All in all he is a really good dude.he shows up. He’s honest. Consistent. Kind. And while it’s hard to tell, I can see that he tries to the best of his ability. And thinks of me often.
It’s just that. I’m sooooo confused. I’m like the girlfriend who’s not a gf. We don’t spend any time together during the day, but when we do, at night, it’s hours. And when we get together everything is about sex to him. Even the excuse for our get together is to have sex. But he knows it’s important we go on a walk first and so we do and we play games together before we get naked. I’d say it’s just sex, but there’s so much more to it than that. But it’s so confusing. And he just can’t communicate a damn feeling or need. He connects through sex and it’s his only way of communicating. It’s also a denial technique I think to keep me at arms length so as not to define anything. And I’m totally ok w not having a label. I don’t need labels. And I see all of this as classic FA. I think he is aware of his attachment style and has done some work on it. His biggest FA trait tends to be that he wants control and doesn’t want to lost his independence (although he has never said that I see it), likes his autonomy and he’s def scared. I’ve read tons and have done all the right things to support him.
I guess I’m here bc while I’m actually quite happy w how things are and how they are progressing, albeit turtle pace w many steps back, I just wonder what others take on this is? And I’m at the point where I need a little more. Just sometimes. Something outside the home. A dinner or date before. Any kind of activity together. It’s not that I even want it a lot but I need proof this is more than sex (even tho I kind of know it is). And any advice on how to communicate/navigate that to him would be appreciated?
Am I just beating a dead horse. I’ve given a timeline of a year to see how things go. I don’t need the label but I do need to see forward progression.

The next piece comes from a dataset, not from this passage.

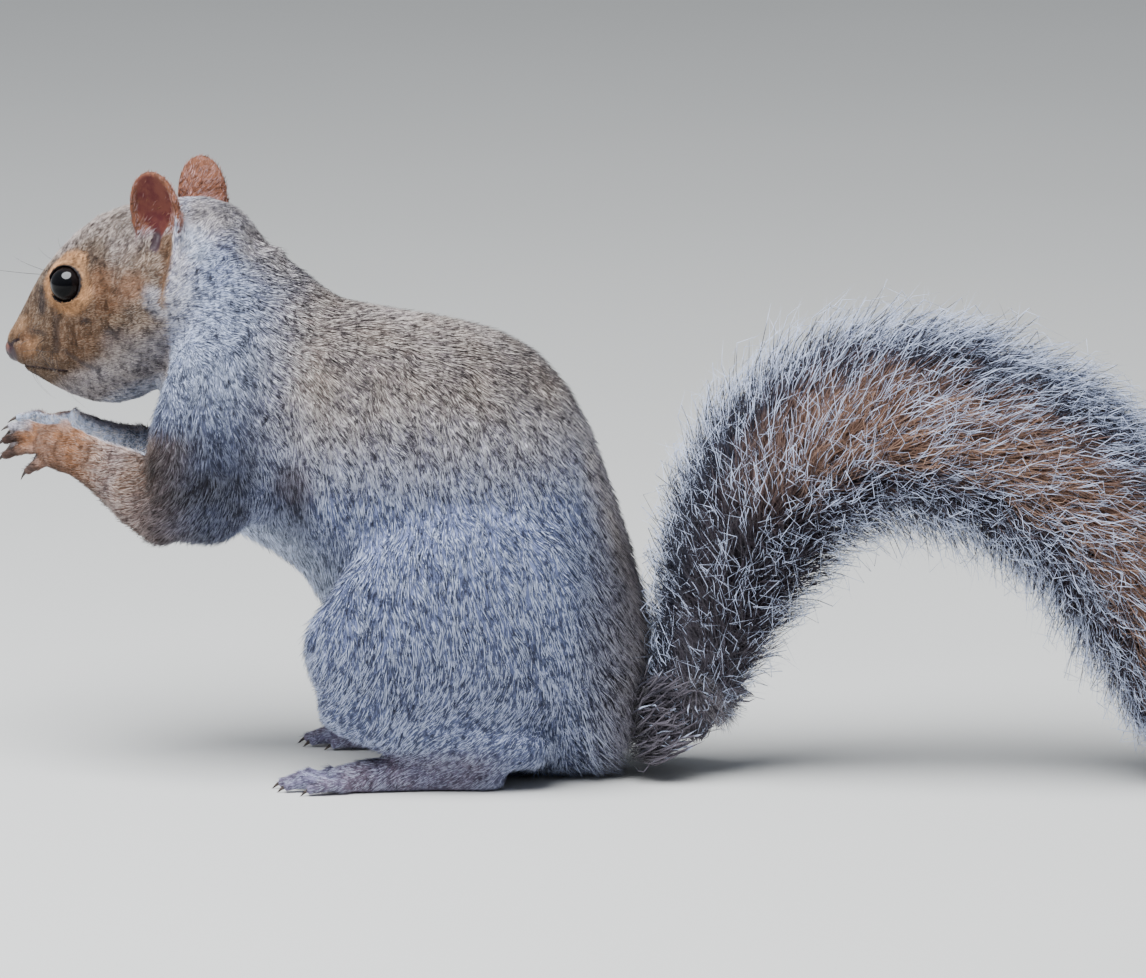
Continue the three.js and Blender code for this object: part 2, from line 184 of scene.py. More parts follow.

He actually kinda knows this. He needs a lot of time. I’m ok w that. But I have needs too. I gravitate between FA/AP but with him actually feel more secure. It’s more that if his heart is closed off to the idea of a relationship, even if he fails for me, will he open his heart to it or shut it down? I do think he practices mindfulness and does work on this stuff. But heck. I’m scared. I really like him.
Met an FA 5 months ago. 2 of those months (in between) he has been working literally around the clock. We dated for a couple months and then, I think he felt pressure from my (non communicated) expectations (well I told him right from the start I wanted a relationship and we waited to have sex) & pushed back saying he doesn’t want a relationship bc he sucks at them. Since we have become this strange kinda fwb/situationship. We love being together. Our connection is undeniable. We have a lot of the things needed for something sustainable (values, opinions on lots, humor, intelligence, money, ethics) But we only really go to each other’s places. He, however, invited me to visit him on his work trip (I did), sometimes (moreso currently) talks of future stuff or traveling together, and has taken me out a couple times of the many nights we spend at each other’s places. Things have progressed. He texts me throughout the day more (every day). Has become a bit more affectionate & warm. And I can tell, really likes me quite a bit. We are both getting to know each other more and both clearly liking each other more and more.
He comes from big T trauma and was married 17 years (10yrs ago) and while I don’t know much of his last gf, he moved in with her within 2 months of meeting. Wow! I suspect that breakup kinda closed him off & hurt him.
All in all he is a really good dude.he shows up. He’s honest. Consistent. Kind. And while it’s hard to tell, I can see that he tries to the best of his ability. And thinks of me often.
It’s just that. I’m sooooo confused. I’m like the girlfriend who’s not a gf. We don’t spend any time together during the day, but when we do, at night, it’s hours. And when we get together everything is about sex to him. Even the excuse for our get together is to have sex. But he knows it’s important we go on a walk first and so we do and we play games together before we get naked. I’d say it’s just sex, but there’s so much more to it than that. But it’s so confusing. And he just can’t communicate a damn feeling or need. He connects through sex and it’s his only way of communicating. It’s also a denial technique I think to keep me at arms length so as not to define anything. And I’m totally ok w not having a label. I don’t need labels. And I see all of this as classic FA. I think he is aware of his attachment style and has done some work on it. His biggest FA trait tends to be that he wants control and doesn’t want to lost his independence (although he has never said that I see it), likes his autonomy and he’s def scared. I’ve read tons and have done all the right things to support him.
I guess I’m here bc while I’m actually quite happy w how things are and how they are progressing, albeit turtle pace w many steps back, I just wonder what others take on this is? And I’m at the point where I need a little more. Just sometimes. Something outside the home. A dinner or date before. Any kind of activity together. It’s not that I even want it a lot but I need proof this is more than sex (even tho I kind of know it is). And any advice on how to communicate/navigate that to him would be appreciated?
Am I just beating a dead horse. I’ve given a timeline of a year to see how things go. I don’t need the label but I do need to see forward progression. He actually kinda knows this. He needs a lot of time. I’m ok w that. But I have needs too. I gravitate between FA/AP but with him actually feel more secure. It’s more that if his heart is closed off to the idea of a relationship, even if he fails for me, will he open his heart to it or shut it down? I do think he practices mindfulness and does work on this stuff. But heck. I’m scared. I really like him.